By Henry Salazar aka FL Henry

I started collecting basketball cards when I was eighteen years old. Before then I did not even know they made basketball cards. I bought as many basketball cards as I could as quickly as I could get my hands on them. Granted, that did not amount to too many cards as at that time I was making $4.25 an hour while I went to school. I spent hours combing through my collection sorting the players I had, making note of the players I was missing, and reading the stats and the personal information on the backs of the cards.

 

You did not misread that last line. I actually took the time to read the back of the cards.

 

In the beginning, the cards I collected were about the players. Somewhere along the line, however, the player took a back seat to value. And even then it might be a more succinct statement to say that players took a back seat to perceived value. Most collectors, if not all of us, will concede that book value does not really accurately reflect the dollar amount a card will command in the open market. Instead, it provides collectors a relative scale in which a particular card can be compared to another card.

 

There are certainly some simple factors that contribute to my shift from collecting based on my love of players and the game versus my desire to pull the next autographed 1/1. I am older now, I make considerably more money now than I did as a teenager, product has gotten more expensive, and eBay has provided an instant commerce venue for anyone looking to get into sales.

 

Fundamentally, however, I think the problem is much bigger.

 

Athletes are no longer heroes.

 

Admittedly, this is a blanket statement that is probably not 100% correct. There are some people who still look up to athletes. In today’s world of failed drug tests, paternity suits, and $100 million dollar contracts I would argue that even the most dedicated fan is still not shocked to read about their hero getting into a bar fight or getting a ticket for drunk driving.

 

When Charles Barkley proclaimed he was not a role a model and he should not have to raise your kids he should have gone ahead and stated that he wanted to shatter the way athletes are viewed by kids and adults alike.
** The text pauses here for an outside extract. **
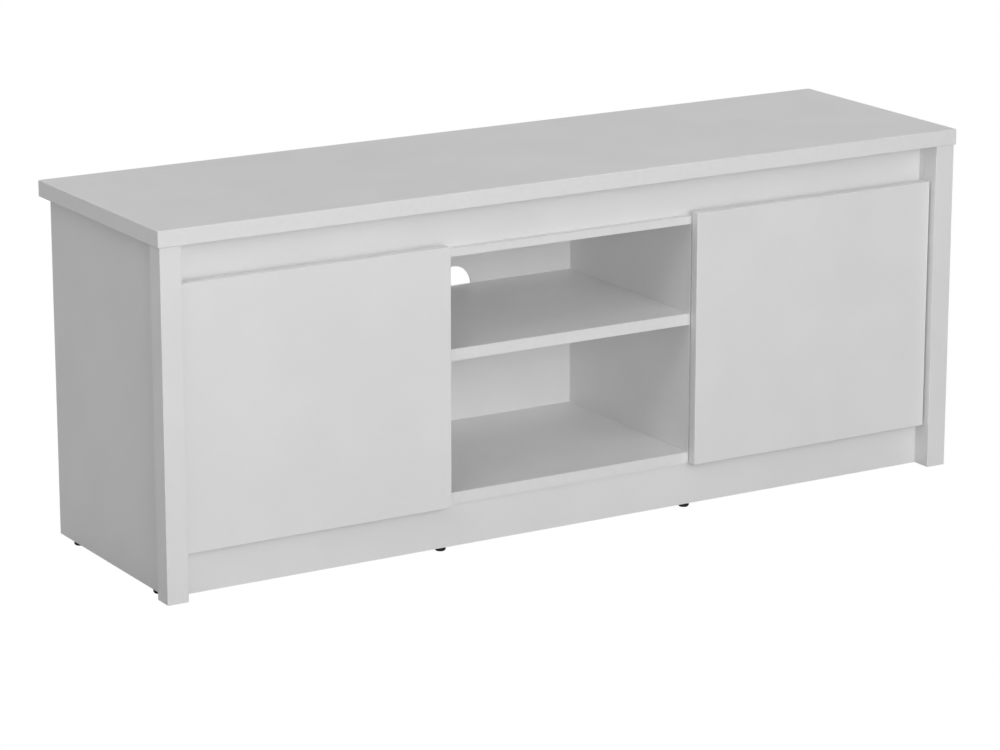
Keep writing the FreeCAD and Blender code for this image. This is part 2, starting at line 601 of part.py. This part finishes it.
# Fasteners.
thread_end = "(screw_length - screw_head - screw_shank)"
cam_block = box(("-cam_slot / 2", "cam_slot / 2"), ("-cam_slot / 2", "cam_radius + 1"),
                ("cam_axis_depth - cam_slot / 2", "cam_depth"))
arms = (("-cam_driver_length / 2", "cam_driver_length / 2"),
        ("-cam_driver_width / 2", "cam_driver_width / 2"))
cam_driver = [box(*sides, ("0", "cam_driver_depth")) for sides in (arms, arms[::-1])]
confirmat = stack("confirmat_rod", ("screw_head_radius", "screw_shank_radius", "screw_head"),
                  ("screw_shank_radius", "screw_shank"), ("screw_thread_radius", thread_end))
masters = {
    "wood_dowels": stack("wood_dowel", ("dowel_radius", "dowel_short_end + dowel_long_end")),
    "small_dowels": stack("small_dowel", ("small_dowel_radius", "2 * small_dowel_end")),
    "cam_locks": combine("cam_lock", [cylinder("cam_radius", "cam_depth")], [cam_block] + cam_driver),
    "cam_bolts": stack("cam_bolt", ("bolt_thread_radius", "bolt_thread"),
                       ("bolt_shank_radius", "bolt_shank"), ("bolt_neck_radius", "bolt_neck"),
                       ("bolt_head_radius", "bolt_head")),
    "confirmat_screws": combine("confirmat", [confirmat], [socket("socket_radius", "socket_depth")]),
    "back_panel_nails": stack("back_nail", ("nail_head_radius", "nail_head"),
                              ("nail_radius", "nail_length")),
}
for kind, master in masters.items():
    nodes.append(sets(kind, [master], places[kind]))

# Feet: a low domed glide under each spot, on a nail.
glide = stack("glide", ("foot_tread_radius", "foot_radius", "foot_lip"),
              ("foot_radius", "foot_height - foot_lip"))
glide = combine("floor_glide", [glide], [cylinder("foot_nail_radius", "foot_height", ("0", "0", "foot_lip"))])
foot_nail = stack("foot_nail", ("foot_nail_radius", "foot_nail_length"))
feet = [spot for u, v in SIDE_FEET + PLINTH_FEET + REAR_FEET
        for spot in both_sides(Placement(point(u, v, "0"), Rotation()))]
feet = [Placement(spot.Base, Rotation()) for spot in feet]
nodes.append(sets("floor_glides", [glide], feet))
nail_lift = Placement(point("0", "0", "foot_lip"), Rotation())
nodes.append(sets("foot_nails", [foot_nail], [spot.multiply(nail_lift) for spot in feet]))

# Shelf pegs, half in the panel or partition and half under the loose shelf.
peg = stack("shelf_peg", ("peg_radius", "peg_length"))
peg_spots = []
for board, face in ((panel, "right"), (partition, "left")):
    for y in PEG_DEPTHS:
        foot = world_point(board, face, (y, peg_height)) - NORMALS[face] * size("peg_bore")
        peg_spots += both_sides(Placement(foot, Rotation(Vector(0, 0, 1), NORMALS[face])))
nodes.append(sets("shelf_pegs", [peg], peg_spots))

# Soft bumpers on the partitions, just clear of the closed doors.
bumper = combine("door_bumper", [
    cylinder("bumper_radius", "bumper_rim", axis=NORMALS["front"]),
    cylinder("bumper_radius", "bumper_crown", ("0", "-bumper_rim", "0"), NORMALS["front"],
             top_radius="bumper_crown_radius")])
bumper_spots = [spot for z in ("door_bottom + bumper_end_distance", f"{DOOR_TOP} - 2 * bumper_end_distance")
                for spot in both_sides(Placement(point(f"-{PARTITION_MIDDLE}", BOARDS_FRONT, z), Rotation()))]
nodes.append(sets("door_bumpers", [bumper], bumper_spots))

# ---- concealed hinge, about its pin's axis ----

cup_floor = "(cup_wall - pin_from_front + door_thick - cup_depth)"
cup_outside = "(door_thick - cup_depth - pin_from_front)"
bore_radius = "(cup_radius - cup_wall)"
boss_top = f"({cup_floor} + boss_height)"
flange_face = f"({CUP_FACE} + flange_thick)"
WIDE = "(2 * cup_radius)"
BACKWARD = NORMALS["rear"]
lower_bore = doc.addObject("Part::Common", "Lower_bore")
lower_bore.Base = cylinder(bore_radius, f"{boss_top} - {cup_floor}", ("cup_centre", cup_floor, "0"), BACKWARD)
lower_bore.Tool = fuse([box((f"-{WIDE}", WIDE), (cup_floor, boss_top), ("-boss_inner", "boss_inner")),
                        box(("boss_side", f"2 * {WIDE}"), (cup_floor, boss_top), (f"-{WIDE}", WIDE))])
cup = combine(
    "hinge_cup",
    [cylinder("cup_radius", "cup_depth", ("cup_centre", cup_outside, "0"), BACKWARD),
     cylinder("flange_radius", "flange_thick", ("cup_centre", CUP_FACE, "0"), BACKWARD),
     box(("ear_centre - ear_width / 2", "ear_centre + ear_width / 2"), (CUP_FACE, flange_face),
         ("-ear_half", "ear_half"))],
    [cylinder(bore_radius, f"{flange_face} - {boss_top}", ("cup_centre", boss_top, "0"), BACKWARD),
     lower_bore,
     box((f"-{WIDE}", "flange_cut"), (CUP_FACE, flange_face), (f"-{WIDE}", WIDE)),
     cylinder("pin_radius", "2 * pin_half", ("0", "0", "-pin_half"))]
    + [cylinder("cup_screw_radius", "flange_thick", ("ear_centre", CUP_FACE, f"{side}cup_screw_reach"),
                BACKWARD) for side in ("", "-")])
pin = combine("hinge_pin", [cylinder("pin_radius", "2 * pin_half", ("0", "0", "-pin_half"))])


def arm_body():
    """The gooseneck arm: a bent strip from the eye, round the door's edge, to its plate."""
    from math import sqrt
    from Sketcher import Constraint
    body = doc.addObject("PartDesign::Body", "arm_strip")
    sketch = new_sketch(body, "XY_Plane", "0", "Bent_strip")
    eye, reach, back, end = (size(word) for word in ("eye_radius", "arm_reach", "arm_back", "arm_end"))
    thick, rise, face = size("arm_thick"), size("arm_top"), -size(PLATE_FACE)
    eye_x = sqrt(eye ** 2 - rise ** 2)
    outline = [(0, -eye), (reach, -eye), (reach, back), (face + thick, back), (face + thick, end),
               (face, end), (face, back - thick), (reach - thick, back - thick),
               (reach - thick, rise), (eye_x, rise)]
    corners = [Vector(x, y, 0) for x, y in outline]
    for start, finish in zip(corners, corners[1:]):
        sketch.addGeometry(Part.LineSegment(start, finish))
    sketch.addGeometry(Part.Arc(corners[-1], Vector(-eye, 0, 0), corners[0]))
    for line in range(len(corners) - 1):
        if line:
            sketch.addConstraint(Constraint("Coincident", line - 1, 2, line, 1))
        sketch.addConstraint(Constraint("Vertical" if line % 2 else "Horizontal", line))
    pad = body.newObject("PartDesign::Pad", "Width")
    pad.Profile = sketch
    pad.Midplane = True
    bind(pad, Length="2 * arm_half")
    doc.recompute()
    return body


arm_screw_places = [(f"-{PLATE_FACE}", f"{word}", "0") for word in ("arm_screw_near", "arm_screw_far")]
arm = combine("hinge_arm", [arm_body()],
              [cylinder("pin_radius + pin_slack", "2 * arm_half", ("0", "0", "-arm_half"))]
              + [cylinder("arm_screw_radius", "arm_thick", spot, NORMALS["right"])
                 for spot in arm_screw_places])
wall_side = f"(-{PLATE_FACE} - plate_thick)"
wing_middle = "((wing_start + wing_end) / 2)"
plate = combine(
    "mounting_plate",
    [box((wall_side, f"-{PLATE_FACE}"), ("plate_start", "plate_end"), ("-plate_half", "plate_half")),
     box((wall_side, f"-{PLATE_FACE}"), ("wing_start", "wing_end"), ("-wing_half", "wing_half"))],
    [cylinder("arm_screw_radius", "plate_thick", (wall_side, spot[1], "0"), NORMALS["right"])
     for spot in arm_screw_places]
    + [cylinder("plate_screw_radius", "plate_thick", (wall_side, wing_middle, f"{side}plate_screw_reach"),
                NORMALS["right"]) for side in ("", "-")])


def screw(name, seat, axis, radius, reach, head_radius, head):
    """A screw whose head stands on seat and points along axis, with a cross recess in it."""
    normal = NORMALS[axis]
    along = PLANES[axis][1:]
    line = 3 - sum(along)
    sign = "+" if max(normal) > 0 else "-"

    def spot(distance):
        """A point on the screw's line, that far out from its seat."""
        coordinates = list(seat)
        coordinates[line] = f"{seat[line]} {sign} ({distance})"
        return tuple(coordinates)

    arms = []
    for lengthwise in along:
        spans = [None] * 3
        for axis_number in along:
            half = "cross_length / 2" if axis_number == lengthwise else "cross_width / 2"
            middle = seat[axis_number]
            spans[axis_number] = (f"{middle} - {half}", f"{middle} + {half}")
        spans[line] = (spot(f"{head} - cross_depth")[line], spot(head)[line])
        arms.append(box(*spans))
    shank = cylinder(radius, f"{reach} + {head} / 2", spot(f"-({reach})"), normal)
    return combine(name, [shank, cylinder(head_radius, head, seat, normal)], arms)


pan_screws = [screw("cup_screw", ("ear_centre", flange_face, f"{side}cup_screw_reach"), "rear",
                    "cup_screw_radius", "cup_screw_bore + flange_thick - 1", "pan_radius", "pan_thick")
              for side in ("", "-")]
plate_screws = [screw("plate_screw", (f"-{PLATE_FACE}", wing_middle, f"{side}plate_screw_reach"), "right",
                      "plate_screw_radius", "plate_screw_bore + plate_thick - 1",
                      "plate_head_radius", "plate_head")
                for side in ("", "-")]
arm_screws = [screw("arm_screw", (f"-{PLATE_FACE} + arm_thick", spot[1], "0"), "right",
                    "arm_screw_radius", "arm_thick + plate_thick", "pan_radius", "pan_thick")
              for spot in arm_screw_places]

hinge_spots = {"left": {}, "right": {}}
for level, height in HINGE_HEIGHTS.items():
    left_spot, right_spot = both_sides(Placement(point(PIN_X, PIN_Y, height), Rotation()))
    hinge_spots["left"][level] = left_spot
    hinge_spots["right"][level] = right_spot
for side, levels in hinge_spots.items():
    for level, spot in levels.items():
        for word, master in (("cup", cup), ("pin", pin), ("arm", arm), ("plate", plate)):
            nodes.append(sets(f"{side}_{level}_hinge_{word}", [master], [spot]))
    nodes.append(sets(f"{side}_cup_screws", pan_screws, levels.values()))
every_spot = [spot for levels in hinge_spots.values() for spot in levels.values()]
nodes.append(sets("hinge_plate_screws", plate_screws, every_spot))
nodes.append(sets("hinge_arm_screws", arm_screws, every_spot))

# ---- check and write ----

doc.recompute()
for item in doc.Objects:
    if "Invalid" in item.State or "Error" in item.State:
        raise RuntimeError(f"{item.Label} failed: {item.State}")
os.makedirs("parts", exist_ok=True)
for node in nodes:
    if node.Shape.isNull() or not node.Shape.isValid():
        raise RuntimeError(f"{node.Label} has no valid shape")
for node in nodes:
    node.Shape.exportStep(f"parts/{node.Label}.step")
    print(node.Label, len(node.Shape.Solids), round(node.Shape.Volume))
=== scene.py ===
"""Looks of a low television stand of white boards: materials, small detailed fittings, light and camera."""

import json
import math

import bmesh
import bpy
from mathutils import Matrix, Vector


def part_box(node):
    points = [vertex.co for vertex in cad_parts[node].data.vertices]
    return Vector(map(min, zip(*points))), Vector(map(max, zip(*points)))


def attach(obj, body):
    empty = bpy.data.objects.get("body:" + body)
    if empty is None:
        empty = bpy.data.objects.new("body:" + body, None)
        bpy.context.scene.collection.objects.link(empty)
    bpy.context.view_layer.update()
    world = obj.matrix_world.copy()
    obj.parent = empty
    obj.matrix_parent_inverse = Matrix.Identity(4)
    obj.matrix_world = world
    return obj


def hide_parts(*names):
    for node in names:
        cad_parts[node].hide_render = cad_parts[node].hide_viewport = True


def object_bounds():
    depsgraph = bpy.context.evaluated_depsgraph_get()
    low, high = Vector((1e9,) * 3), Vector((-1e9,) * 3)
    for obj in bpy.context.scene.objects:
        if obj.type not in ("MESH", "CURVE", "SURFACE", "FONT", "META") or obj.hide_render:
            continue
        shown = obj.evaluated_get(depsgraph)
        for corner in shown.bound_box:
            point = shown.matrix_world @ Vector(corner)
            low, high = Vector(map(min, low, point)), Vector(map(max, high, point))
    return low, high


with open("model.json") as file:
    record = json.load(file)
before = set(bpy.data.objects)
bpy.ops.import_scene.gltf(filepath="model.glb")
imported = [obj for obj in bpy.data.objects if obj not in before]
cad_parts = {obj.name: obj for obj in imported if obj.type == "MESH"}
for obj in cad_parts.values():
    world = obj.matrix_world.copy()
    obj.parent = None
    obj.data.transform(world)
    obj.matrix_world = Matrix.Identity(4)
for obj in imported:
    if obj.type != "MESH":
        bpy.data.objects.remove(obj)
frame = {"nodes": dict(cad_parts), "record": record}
cad_low, cad_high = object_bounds()

MM = 0.001
NODES = frame["nodes"]
SLOTS = {row["node"]: row["material_slot"] for row in frame["record"]["subparts"]}


# ---- materials ----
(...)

Now, I do not blame Charles Barkley for the demise of the athlete as hero. He simply was the first athlete to publicly articulate the sentiment. The fact that this articulation came in a commercial to sell shoes to his fans was, in my opinion, fairly ironic but that is beside the point, I suppose.

 

Everyone gravitates towards things that have value. This is just human nature. The measure of value does not have to be monetary. Twenty years ago the value of sports cards was measured much more deeply for the players themselves. It was not unusual at all for me to see several cards displayed in my friend’s bedrooms because they were fans of those players or teams. The only factor book value played in the decision making process was whether or not the card was displayed using a tack or out in a plastic sleeve.

 

Now that the value of the athlete as hero and role model has diminished the only measurement left is book value. If the average sixteen year old could not care less about Lebron James as a person why would they care to own anything with his picture or signature on it? It is because the James products have either perceived monetary value or stature value amongst his peers.

 

I may be in the minority here but I do not feel the card manufacturers have destroyed the market by making cards too expensive. I look around and see a lot of inexpensive product available to people that need an affordable option. Naturally the odds of pulling an autograph or a low numbered rookie are very low but if that is what the collectors are after than the more expensive product is what they need to target anyway. If a fan wants to collect the cards of players and teams they enjoy there are more than enough opportunities to do so.

 

I think we as collectors can help propagate the hobby by showing other folks, especially younger children, the varied enjoyment that can come from collecting. I think it is pointless to lean on the value of athletes as role models anymore as a primary catalyst for collecting. I am already showing my four year old the differences in cards. He is learning glossy versus non-glossy, the different thicknesses, the idea of game used, autographs, etc. We’ve stacked numerous cards by colors, by team names, and by which players he thinks look friendly versus unfriendly.

 

When you really think about it that is what we do as adults, too. Granted, the attributes we identify and group by are largely different than that of a four year old. Although, the exercise of going through several hundred cards and making a stack of ‘Looks Friendly’ and ‘Looks Mean’ was actually a lot more fun than you might think.